-- Start --

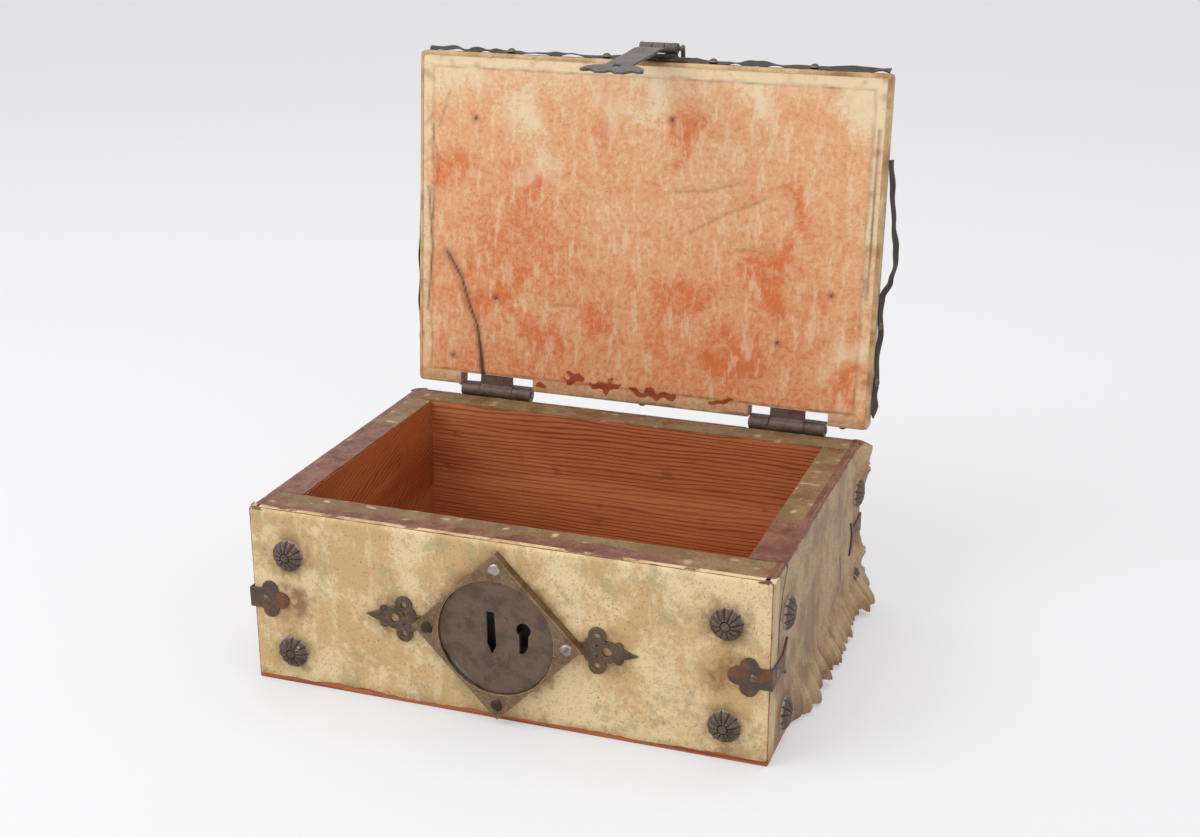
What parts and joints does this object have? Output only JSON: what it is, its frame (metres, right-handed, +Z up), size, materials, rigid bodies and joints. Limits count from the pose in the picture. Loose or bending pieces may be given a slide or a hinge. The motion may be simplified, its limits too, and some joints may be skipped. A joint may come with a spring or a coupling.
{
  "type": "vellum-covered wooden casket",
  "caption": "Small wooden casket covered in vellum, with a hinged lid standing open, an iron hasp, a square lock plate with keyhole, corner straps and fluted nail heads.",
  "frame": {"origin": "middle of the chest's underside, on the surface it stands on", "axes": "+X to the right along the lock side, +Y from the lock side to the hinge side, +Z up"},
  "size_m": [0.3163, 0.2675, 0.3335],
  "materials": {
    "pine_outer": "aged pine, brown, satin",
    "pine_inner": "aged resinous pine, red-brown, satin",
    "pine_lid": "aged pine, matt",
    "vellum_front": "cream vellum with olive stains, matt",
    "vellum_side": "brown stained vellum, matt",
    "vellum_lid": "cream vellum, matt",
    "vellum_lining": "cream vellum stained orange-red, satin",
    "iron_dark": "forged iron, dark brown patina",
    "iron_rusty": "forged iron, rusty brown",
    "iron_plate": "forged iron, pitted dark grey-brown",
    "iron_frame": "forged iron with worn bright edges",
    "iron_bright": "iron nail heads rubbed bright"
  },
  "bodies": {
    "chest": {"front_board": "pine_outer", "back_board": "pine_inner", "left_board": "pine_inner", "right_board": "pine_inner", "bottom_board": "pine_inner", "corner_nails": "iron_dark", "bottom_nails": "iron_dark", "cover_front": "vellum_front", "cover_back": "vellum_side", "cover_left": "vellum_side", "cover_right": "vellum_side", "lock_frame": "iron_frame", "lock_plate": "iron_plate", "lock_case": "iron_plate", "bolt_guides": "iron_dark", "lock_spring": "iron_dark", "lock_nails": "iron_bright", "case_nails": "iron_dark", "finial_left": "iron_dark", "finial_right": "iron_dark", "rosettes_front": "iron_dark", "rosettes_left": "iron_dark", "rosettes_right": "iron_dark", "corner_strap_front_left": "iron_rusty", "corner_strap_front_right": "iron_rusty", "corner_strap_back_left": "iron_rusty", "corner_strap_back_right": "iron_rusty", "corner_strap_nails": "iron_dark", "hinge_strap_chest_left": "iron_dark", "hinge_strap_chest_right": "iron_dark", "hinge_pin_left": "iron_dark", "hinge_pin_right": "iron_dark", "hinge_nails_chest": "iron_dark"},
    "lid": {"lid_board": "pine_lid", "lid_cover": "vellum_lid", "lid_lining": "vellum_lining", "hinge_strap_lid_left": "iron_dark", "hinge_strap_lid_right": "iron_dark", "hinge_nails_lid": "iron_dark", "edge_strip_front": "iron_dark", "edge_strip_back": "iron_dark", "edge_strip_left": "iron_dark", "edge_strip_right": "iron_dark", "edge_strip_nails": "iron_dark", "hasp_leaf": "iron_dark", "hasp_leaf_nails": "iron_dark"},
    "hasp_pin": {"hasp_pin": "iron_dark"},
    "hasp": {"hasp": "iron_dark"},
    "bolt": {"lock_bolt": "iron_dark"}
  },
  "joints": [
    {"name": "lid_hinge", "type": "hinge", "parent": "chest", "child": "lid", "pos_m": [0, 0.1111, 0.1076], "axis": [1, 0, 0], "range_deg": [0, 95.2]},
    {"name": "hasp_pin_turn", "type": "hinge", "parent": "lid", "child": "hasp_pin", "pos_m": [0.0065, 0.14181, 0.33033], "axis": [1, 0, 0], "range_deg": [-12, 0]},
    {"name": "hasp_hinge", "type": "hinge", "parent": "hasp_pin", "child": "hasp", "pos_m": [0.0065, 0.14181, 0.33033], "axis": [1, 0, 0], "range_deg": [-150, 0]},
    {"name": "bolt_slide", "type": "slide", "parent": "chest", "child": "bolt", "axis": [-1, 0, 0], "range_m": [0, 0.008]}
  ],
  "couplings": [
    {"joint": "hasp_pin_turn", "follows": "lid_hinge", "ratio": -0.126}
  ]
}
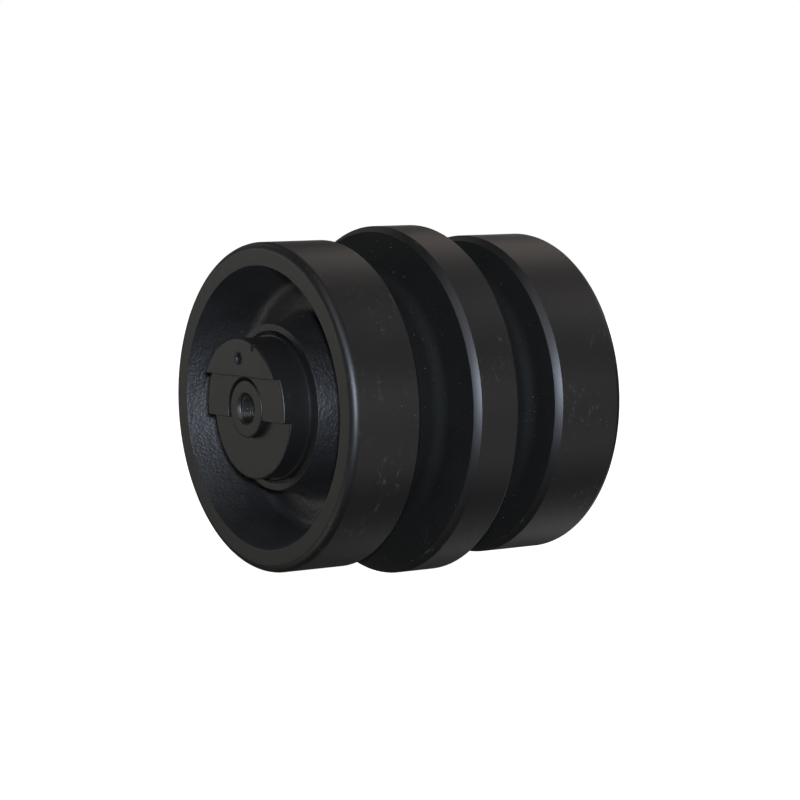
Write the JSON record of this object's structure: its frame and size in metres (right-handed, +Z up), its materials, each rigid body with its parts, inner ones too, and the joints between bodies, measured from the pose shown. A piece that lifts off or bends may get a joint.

-- End --

EXERCISE DETAILS:
Write out every entry exactly as given.

REPLY:
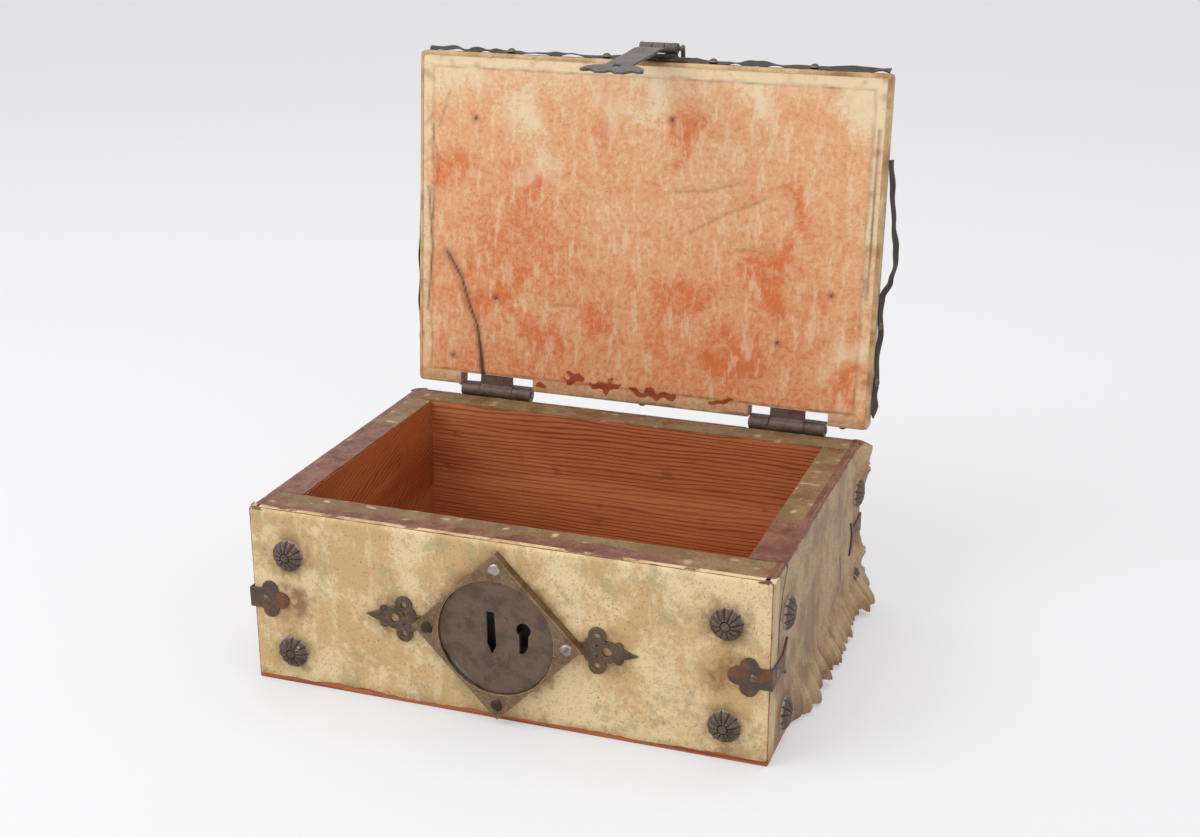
What parts and joints does this object have? Output only JSON: what it is, its frame (metres, right-handed, +Z up), size, materials, rigid bodies and joints. Limits count from the pose in the picture. Loose or bending pieces may be given a slide or a hinge. The motion may be simplified, its limits too, and some joints may be skipped. A joint may come with a spring or a coupling.
{
  "type": "vellum-covered wooden casket",
  "caption": "Small wooden casket covered in vellum, with a hinged lid standing open, an iron hasp, a square lock plate with keyhole, corner straps and fluted nail heads.",
  "frame": {"origin": "middle of the chest's underside, on the surface it stands on", "axes": "+X to the right along the lock side, +Y from the lock side to the hinge side, +Z up"},
  "size_m": [0.3163, 0.2675, 0.3335],
  "materials": {
    "pine_outer": "aged pine, brown, satin",
    "pine_inner": "aged resinous pine, red-brown, satin",
    "pine_lid": "aged pine, matt",
    "vellum_front": "cream vellum with olive stains, matt",
    "vellum_side": "brown stained vellum, matt",
    "vellum_lid": "cream vellum, matt",
    "vellum_lining": "cream vellum stained orange-red, satin",
    "iron_dark": "forged iron, dark brown patina",
    "iron_rusty": "forged iron, rusty brown",
    "iron_plate": "forged iron, pitted dark grey-brown",
    "iron_frame": "forged iron with worn bright edges",
    "iron_bright": "iron nail heads rubbed bright"
  },
  "bodies": {
    "chest": {"front_board": "pine_outer", "back_board": "pine_inner", "left_board": "pine_inner", "right_board": "pine_inner", "bottom_board": "pine_inner", "corner_nails": "iron_dark", "bottom_nails": "iron_dark", "cover_front": "vellum_front", "cover_back": "vellum_side", "cover_left": "vellum_side", "cover_right": "vellum_side", "lock_frame": "iron_frame", "lock_plate": "iron_plate", "lock_case": "iron_plate", "bolt_guides": "iron_dark", "lock_spring": "iron_dark", "lock_nails": "iron_bright", "case_nails": "iron_dark", "finial_left": "iron_dark", "finial_right": "iron_dark", "rosettes_front": "iron_dark", "rosettes_left": "iron_dark", "rosettes_right": "iron_dark", "corner_strap_front_left": "iron_rusty", "corner_strap_front_right": "iron_rusty", "corner_strap_back_left": "iron_rusty", "corner_strap_back_right": "iron_rusty", "corner_strap_nails": "iron_dark", "hinge_strap_chest_left": "iron_dark", "hinge_strap_chest_right": "iron_dark", "hinge_pin_left": "iron_dark", "hinge_pin_right": "iron_dark", "hinge_nails_chest": "iron_dark"},
    "lid": {"lid_board": "pine_lid", "lid_cover": "vellum_lid", "lid_lining": "vellum_lining", "hinge_strap_lid_left": "iron_dark", "hinge_strap_lid_right": "iron_dark", "hinge_nails_lid": "iron_dark", "edge_strip_front": "iron_dark", "edge_strip_back": "iron_dark", "edge_strip_left": "iron_dark", "edge_strip_right": "iron_dark", "edge_strip_nails": "iron_dark", "hasp_leaf": "iron_dark", "hasp_leaf_nails": "iron_dark"},
    "hasp_pin": {"hasp_pin": "iron_dark"},
    "hasp": {"hasp": "iron_dark"},
    "bolt": {"lock_bolt": "iron_dark"}
  },
  "joints": [
    {"name": "lid_hinge", "type": "hinge", "parent": "chest", "child": "lid", "pos_m": [0, 0.1111, 0.1076], "axis": [1, 0, 0], "range_deg": [0, 95.2]},
    {"name": "hasp_pin_turn", "type": "hinge", "parent": "lid", "child": "hasp_pin", "pos_m": [0.0065, 0.14181, 0.33033], "axis": [1, 0, 0], "range_deg": [-12, 0]},
    {"name": "hasp_hinge", "type": "hinge", "parent": "hasp_pin", "child": "hasp", "pos_m": [0.0065, 0.14181, 0.33033], "axis": [1, 0, 0], "range_deg": [-150, 0]},
    {"name": "bolt_slide", "type": "slide", "parent": "chest", "child": "bolt", "axis": [-1, 0, 0], "range_m": [0, 0.008]}
  ],
  "couplings": [
    {"joint": "hasp_pin_turn", "follows": "lid_hinge", "ratio": -0.126}
  ]
}
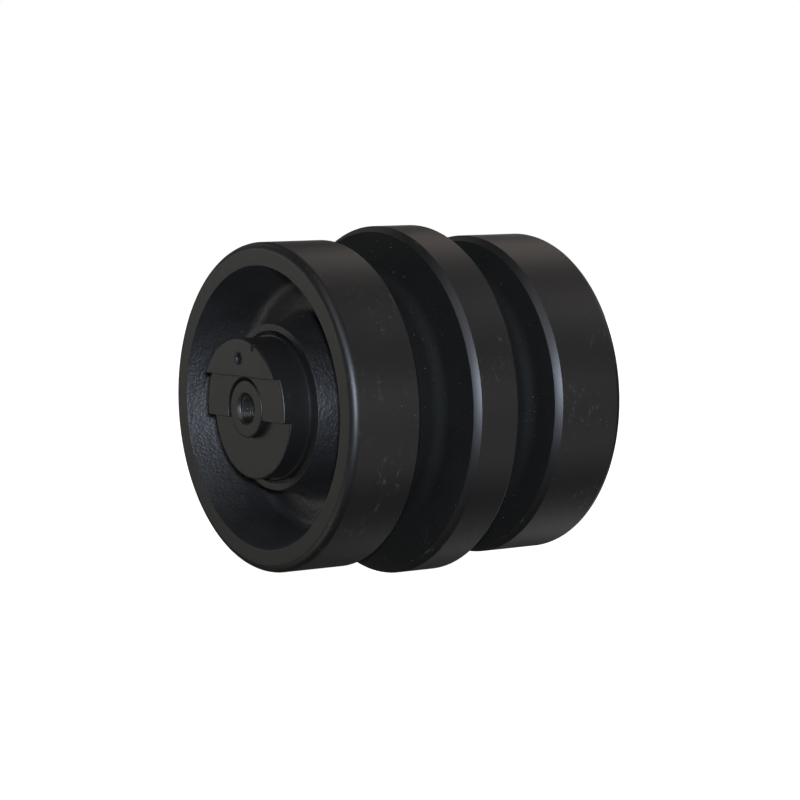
Write the JSON record of this object's structure: its frame and size in metres (right-handed, +Z up), its materials, each rigid body with its parts, inner ones too, and the joints between bodies, measured from the pose shown. A piece that lifts off or bends may get a joint.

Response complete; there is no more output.